Return, exactly as written, the run of lines that begins at the line containing "lower_container();" and ends at the line containing "for node in". Nothing outside that run belongs in the answer.
--- start of Given material ---
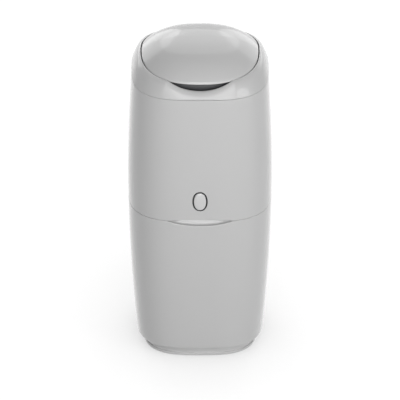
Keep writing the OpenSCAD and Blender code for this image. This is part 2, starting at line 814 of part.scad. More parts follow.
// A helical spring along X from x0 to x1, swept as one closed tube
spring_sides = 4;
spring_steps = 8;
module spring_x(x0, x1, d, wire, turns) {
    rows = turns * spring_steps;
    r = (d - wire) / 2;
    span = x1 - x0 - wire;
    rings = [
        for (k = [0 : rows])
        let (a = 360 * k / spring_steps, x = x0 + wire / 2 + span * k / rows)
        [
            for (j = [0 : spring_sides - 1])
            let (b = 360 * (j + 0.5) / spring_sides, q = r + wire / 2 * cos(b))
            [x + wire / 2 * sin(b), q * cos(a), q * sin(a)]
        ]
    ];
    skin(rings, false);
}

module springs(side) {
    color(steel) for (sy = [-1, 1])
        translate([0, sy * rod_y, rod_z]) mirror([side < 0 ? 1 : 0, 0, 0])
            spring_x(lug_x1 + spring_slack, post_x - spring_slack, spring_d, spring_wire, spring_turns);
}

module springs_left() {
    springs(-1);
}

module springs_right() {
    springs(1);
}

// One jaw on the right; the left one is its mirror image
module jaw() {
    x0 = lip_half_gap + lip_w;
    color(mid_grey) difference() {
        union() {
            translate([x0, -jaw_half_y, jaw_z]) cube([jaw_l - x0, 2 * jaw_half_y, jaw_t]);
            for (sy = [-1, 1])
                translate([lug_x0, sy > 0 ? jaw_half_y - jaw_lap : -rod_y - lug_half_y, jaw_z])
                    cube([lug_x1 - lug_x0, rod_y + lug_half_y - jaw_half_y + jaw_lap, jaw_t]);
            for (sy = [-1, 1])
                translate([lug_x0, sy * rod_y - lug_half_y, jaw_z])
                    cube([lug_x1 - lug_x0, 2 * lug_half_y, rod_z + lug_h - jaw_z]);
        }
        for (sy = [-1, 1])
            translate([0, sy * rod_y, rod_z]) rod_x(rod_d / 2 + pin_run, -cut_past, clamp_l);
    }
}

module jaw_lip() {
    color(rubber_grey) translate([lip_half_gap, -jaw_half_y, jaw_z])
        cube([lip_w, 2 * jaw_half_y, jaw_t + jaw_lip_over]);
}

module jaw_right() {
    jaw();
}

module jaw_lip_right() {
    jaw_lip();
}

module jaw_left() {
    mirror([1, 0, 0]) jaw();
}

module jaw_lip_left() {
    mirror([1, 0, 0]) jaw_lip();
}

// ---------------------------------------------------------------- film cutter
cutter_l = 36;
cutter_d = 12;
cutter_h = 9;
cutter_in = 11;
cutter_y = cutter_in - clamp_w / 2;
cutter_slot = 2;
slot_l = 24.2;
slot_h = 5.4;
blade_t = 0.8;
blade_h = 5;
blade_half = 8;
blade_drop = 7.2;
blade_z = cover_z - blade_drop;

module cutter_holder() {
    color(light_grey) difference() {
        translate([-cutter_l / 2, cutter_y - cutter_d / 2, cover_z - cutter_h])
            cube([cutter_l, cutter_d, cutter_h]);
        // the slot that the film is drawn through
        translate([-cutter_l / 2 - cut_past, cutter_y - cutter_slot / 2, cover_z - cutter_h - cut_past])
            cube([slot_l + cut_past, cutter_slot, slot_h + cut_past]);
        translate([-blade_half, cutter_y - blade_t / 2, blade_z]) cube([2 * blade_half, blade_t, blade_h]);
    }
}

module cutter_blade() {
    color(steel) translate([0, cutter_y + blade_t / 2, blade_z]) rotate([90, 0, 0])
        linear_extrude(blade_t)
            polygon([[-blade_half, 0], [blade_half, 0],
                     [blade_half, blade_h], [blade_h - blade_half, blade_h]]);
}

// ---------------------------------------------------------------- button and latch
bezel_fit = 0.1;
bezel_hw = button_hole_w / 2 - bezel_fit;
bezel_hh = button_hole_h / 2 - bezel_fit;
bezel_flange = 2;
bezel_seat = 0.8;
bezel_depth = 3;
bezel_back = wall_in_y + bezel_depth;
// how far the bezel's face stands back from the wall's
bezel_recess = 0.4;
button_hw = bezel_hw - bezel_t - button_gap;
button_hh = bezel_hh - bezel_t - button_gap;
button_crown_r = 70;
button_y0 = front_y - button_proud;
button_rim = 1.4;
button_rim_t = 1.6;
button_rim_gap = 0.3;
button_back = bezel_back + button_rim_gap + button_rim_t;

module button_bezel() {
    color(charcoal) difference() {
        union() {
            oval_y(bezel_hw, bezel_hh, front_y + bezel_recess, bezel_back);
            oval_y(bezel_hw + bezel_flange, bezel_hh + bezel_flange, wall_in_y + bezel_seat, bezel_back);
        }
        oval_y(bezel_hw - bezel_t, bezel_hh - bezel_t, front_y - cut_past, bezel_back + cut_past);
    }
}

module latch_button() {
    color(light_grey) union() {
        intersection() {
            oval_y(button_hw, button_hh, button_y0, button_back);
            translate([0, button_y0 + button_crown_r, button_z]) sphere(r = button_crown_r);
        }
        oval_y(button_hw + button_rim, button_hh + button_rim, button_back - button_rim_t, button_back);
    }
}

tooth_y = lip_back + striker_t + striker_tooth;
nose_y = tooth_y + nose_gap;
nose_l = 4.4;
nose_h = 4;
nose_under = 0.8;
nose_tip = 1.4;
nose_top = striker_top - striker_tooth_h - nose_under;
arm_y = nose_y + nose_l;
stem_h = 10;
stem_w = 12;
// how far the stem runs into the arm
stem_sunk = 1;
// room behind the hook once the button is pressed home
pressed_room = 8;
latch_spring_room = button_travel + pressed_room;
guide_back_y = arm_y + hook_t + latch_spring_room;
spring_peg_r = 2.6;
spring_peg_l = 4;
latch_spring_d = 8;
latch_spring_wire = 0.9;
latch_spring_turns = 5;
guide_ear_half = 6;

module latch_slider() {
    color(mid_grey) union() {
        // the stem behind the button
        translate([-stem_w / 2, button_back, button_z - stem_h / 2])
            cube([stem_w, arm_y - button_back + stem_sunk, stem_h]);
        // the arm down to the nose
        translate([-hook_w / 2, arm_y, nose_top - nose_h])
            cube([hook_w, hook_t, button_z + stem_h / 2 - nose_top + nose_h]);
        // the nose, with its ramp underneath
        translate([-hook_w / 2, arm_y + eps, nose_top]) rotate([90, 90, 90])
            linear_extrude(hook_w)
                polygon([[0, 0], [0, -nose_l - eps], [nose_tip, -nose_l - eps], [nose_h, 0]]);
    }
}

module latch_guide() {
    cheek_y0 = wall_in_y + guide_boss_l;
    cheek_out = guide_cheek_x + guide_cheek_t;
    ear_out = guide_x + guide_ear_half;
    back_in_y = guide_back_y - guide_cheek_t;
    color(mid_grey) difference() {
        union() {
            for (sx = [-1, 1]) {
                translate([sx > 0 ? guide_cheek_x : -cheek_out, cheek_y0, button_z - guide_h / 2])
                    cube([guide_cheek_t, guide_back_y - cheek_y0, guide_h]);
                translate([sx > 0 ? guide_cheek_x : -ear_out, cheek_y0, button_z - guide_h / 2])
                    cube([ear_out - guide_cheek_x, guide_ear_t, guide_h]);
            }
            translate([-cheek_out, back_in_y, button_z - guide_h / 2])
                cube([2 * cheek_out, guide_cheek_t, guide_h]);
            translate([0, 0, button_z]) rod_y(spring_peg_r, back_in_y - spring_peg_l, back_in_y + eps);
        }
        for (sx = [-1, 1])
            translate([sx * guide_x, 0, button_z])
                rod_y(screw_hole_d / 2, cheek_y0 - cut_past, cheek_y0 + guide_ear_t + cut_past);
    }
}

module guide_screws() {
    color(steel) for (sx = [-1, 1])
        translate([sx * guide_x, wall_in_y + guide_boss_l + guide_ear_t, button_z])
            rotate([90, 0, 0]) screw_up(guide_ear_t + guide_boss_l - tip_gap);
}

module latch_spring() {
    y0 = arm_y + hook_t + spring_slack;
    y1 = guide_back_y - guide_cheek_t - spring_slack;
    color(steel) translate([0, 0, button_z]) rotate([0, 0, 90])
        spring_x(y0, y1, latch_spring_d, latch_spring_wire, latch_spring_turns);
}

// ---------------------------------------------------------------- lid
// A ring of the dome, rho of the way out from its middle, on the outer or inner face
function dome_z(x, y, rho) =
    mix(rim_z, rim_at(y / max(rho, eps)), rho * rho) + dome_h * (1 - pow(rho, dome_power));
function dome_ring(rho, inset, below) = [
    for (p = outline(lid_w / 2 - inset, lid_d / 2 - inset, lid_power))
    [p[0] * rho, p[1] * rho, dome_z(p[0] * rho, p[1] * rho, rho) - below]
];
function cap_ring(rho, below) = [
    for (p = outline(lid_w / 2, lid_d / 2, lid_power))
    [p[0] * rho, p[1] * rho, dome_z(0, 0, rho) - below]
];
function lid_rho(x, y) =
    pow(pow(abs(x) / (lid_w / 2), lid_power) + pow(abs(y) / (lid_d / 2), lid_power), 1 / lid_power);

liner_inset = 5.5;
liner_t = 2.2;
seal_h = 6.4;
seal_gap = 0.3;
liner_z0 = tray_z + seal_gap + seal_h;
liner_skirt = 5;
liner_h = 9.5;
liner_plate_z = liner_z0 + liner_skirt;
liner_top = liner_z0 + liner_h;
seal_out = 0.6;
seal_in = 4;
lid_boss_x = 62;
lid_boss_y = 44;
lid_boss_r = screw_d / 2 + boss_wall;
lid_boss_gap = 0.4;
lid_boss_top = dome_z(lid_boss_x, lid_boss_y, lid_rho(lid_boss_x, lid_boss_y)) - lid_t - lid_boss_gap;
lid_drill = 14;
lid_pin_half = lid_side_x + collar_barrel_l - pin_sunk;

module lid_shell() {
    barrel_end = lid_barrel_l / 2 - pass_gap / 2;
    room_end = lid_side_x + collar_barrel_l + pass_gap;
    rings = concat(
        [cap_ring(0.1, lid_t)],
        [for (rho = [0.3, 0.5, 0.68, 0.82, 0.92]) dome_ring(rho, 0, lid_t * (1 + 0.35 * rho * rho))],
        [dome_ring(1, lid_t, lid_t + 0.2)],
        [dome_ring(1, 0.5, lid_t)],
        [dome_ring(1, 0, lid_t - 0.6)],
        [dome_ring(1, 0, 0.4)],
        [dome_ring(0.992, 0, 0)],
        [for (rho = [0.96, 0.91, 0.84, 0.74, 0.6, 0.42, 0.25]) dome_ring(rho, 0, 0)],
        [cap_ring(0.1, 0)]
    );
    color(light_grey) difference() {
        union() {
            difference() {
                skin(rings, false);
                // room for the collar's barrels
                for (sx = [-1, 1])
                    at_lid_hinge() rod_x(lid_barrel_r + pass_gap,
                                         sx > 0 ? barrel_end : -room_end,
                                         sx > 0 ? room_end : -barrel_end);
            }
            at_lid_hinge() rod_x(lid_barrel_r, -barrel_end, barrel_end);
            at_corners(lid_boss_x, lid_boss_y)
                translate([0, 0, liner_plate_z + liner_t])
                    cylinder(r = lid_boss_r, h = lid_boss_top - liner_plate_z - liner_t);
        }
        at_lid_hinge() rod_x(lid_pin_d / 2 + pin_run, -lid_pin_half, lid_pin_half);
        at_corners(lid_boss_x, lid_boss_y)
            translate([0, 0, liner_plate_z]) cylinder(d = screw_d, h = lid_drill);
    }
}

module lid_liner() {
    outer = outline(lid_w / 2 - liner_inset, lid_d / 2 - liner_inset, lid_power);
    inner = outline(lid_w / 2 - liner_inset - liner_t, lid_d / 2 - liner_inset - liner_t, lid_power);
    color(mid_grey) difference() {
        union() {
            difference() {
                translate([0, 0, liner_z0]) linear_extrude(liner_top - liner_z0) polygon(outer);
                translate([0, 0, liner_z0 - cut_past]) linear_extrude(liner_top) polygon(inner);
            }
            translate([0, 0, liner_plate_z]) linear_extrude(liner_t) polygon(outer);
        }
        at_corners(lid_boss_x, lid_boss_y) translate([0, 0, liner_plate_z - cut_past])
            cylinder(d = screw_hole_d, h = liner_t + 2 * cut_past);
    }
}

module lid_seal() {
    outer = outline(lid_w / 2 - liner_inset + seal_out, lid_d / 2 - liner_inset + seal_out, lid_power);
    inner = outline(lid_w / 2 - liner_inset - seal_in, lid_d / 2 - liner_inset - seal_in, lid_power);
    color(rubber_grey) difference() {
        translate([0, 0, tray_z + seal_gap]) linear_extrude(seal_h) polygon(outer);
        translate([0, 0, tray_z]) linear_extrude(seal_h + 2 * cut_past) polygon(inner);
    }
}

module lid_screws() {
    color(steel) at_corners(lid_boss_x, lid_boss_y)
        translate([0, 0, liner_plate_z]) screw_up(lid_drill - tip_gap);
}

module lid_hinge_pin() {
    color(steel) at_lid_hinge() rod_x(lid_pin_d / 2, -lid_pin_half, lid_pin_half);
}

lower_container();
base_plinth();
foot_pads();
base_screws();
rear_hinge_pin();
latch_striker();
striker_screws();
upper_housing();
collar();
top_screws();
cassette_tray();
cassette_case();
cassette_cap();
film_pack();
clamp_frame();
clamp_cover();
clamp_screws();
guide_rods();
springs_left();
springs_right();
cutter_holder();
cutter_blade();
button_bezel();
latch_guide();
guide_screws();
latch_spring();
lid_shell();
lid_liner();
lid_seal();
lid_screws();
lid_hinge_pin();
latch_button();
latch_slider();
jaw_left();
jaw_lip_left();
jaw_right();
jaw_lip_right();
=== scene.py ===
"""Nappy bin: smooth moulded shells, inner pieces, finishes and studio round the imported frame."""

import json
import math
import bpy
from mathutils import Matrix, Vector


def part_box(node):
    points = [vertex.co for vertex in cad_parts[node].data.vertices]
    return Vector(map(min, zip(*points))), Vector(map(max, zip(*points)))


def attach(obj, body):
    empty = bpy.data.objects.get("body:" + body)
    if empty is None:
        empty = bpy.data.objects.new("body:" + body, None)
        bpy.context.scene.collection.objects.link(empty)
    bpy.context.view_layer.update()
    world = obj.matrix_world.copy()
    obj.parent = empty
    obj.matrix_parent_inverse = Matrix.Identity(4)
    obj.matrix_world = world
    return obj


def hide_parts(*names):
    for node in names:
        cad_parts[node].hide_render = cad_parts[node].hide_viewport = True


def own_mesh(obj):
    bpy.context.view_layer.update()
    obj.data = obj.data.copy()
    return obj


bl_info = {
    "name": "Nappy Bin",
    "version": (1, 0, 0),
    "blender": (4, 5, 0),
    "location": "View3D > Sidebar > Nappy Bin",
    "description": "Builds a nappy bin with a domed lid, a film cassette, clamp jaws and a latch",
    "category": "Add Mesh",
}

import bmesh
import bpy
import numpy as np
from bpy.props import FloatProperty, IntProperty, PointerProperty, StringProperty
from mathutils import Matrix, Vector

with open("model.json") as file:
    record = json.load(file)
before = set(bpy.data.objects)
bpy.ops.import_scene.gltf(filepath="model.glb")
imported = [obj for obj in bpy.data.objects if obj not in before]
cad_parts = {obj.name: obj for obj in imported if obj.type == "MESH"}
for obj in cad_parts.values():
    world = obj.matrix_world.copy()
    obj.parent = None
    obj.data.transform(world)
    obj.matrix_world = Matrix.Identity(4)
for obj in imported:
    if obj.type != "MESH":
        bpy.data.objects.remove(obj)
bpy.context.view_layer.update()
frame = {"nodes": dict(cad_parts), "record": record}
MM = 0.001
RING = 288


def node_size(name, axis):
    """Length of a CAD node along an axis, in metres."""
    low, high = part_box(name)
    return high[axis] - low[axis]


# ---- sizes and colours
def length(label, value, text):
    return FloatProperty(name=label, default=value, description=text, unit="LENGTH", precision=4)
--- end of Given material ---
(Result for this exercise)
lower_container();
base_plinth();
foot_pads();
base_screws();
rear_hinge_pin();
latch_striker();
striker_screws();
upper_housing();
collar();
top_screws();
cassette_tray();
cassette_case();
cassette_cap();
film_pack();
clamp_frame();
clamp_cover();
clamp_screws();
guide_rods();
springs_left();
springs_right();
cutter_holder();
cutter_blade();
button_bezel();
latch_guide();
guide_screws();
latch_spring();
lid_shell();
lid_liner();
lid_seal();
lid_screws();
lid_hinge_pin();
latch_button();
latch_slider();
jaw_left();
jaw_lip_left();
jaw_right();
jaw_lip_right();
=== scene.py ===
"""Nappy bin: smooth moulded shells, inner pieces, finishes and studio round the imported frame."""

import json
import math
import bpy
from mathutils import Matrix, Vector


def part_box(node):
    points = [vertex.co for vertex in cad_parts[node].data.vertices]
    return Vector(map(min, zip(*points))), Vector(map(max, zip(*points)))


def attach(obj, body):
    empty = bpy.data.objects.get("body:" + body)
    if empty is None:
        empty = bpy.data.objects.new("body:" + body, None)
        bpy.context.scene.collection.objects.link(empty)
    bpy.context.view_layer.update()
    world = obj.matrix_world.copy()
    obj.parent = empty
    obj.matrix_parent_inverse = Matrix.Identity(4)
    obj.matrix_world = world
    return obj


def hide_parts(*names):
    for node in names:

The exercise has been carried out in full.